The first aspect of forex broker reviews is to understand that each trading platform for each currency broker is different, and will offer different features. Some companies will provide 'one click dealing', other companies will let you take trades directly from the chart. To a large degree, it will be a matter of preference as to which platform a forex trader will feel comfortable with. However, a diligent forex trader will check how reliable the platform is, particularly during periods of increased market volatility.
An often overlooked factor when doing a forex broker review, is to look at how they deal with slippage and trade execution. This is especially important if you trade the news, when spreads can widen considerably. Some unscrupulous brokers have a tendency to widen them to the extent that it is impossible to trade profitably at the times of news. You can do your research here by opening a demo account first, and to test the platform extensively.
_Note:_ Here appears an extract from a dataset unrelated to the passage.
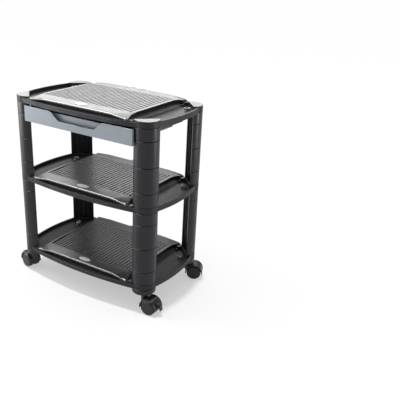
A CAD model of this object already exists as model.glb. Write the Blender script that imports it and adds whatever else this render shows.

A final aspect of conducting thorough forex broker reviews is to check how they deal with margin calls. As a matter of routine, all brokers allow a trader to trade on margin, with leverage. Whilst this means that you can multiply your profits, it also means that you can take a huge loss if the trade goes against you.
When a trade starts to go against you, some brokers will use this as an excuse to close out your trade, thus creating a significant loss for you, and a gain for your broker. So check beforehand with the broker to ensure that they will deal with this issue fairly, at least by giving you the opportunity to reduce the size of the trade, without closing it out completely.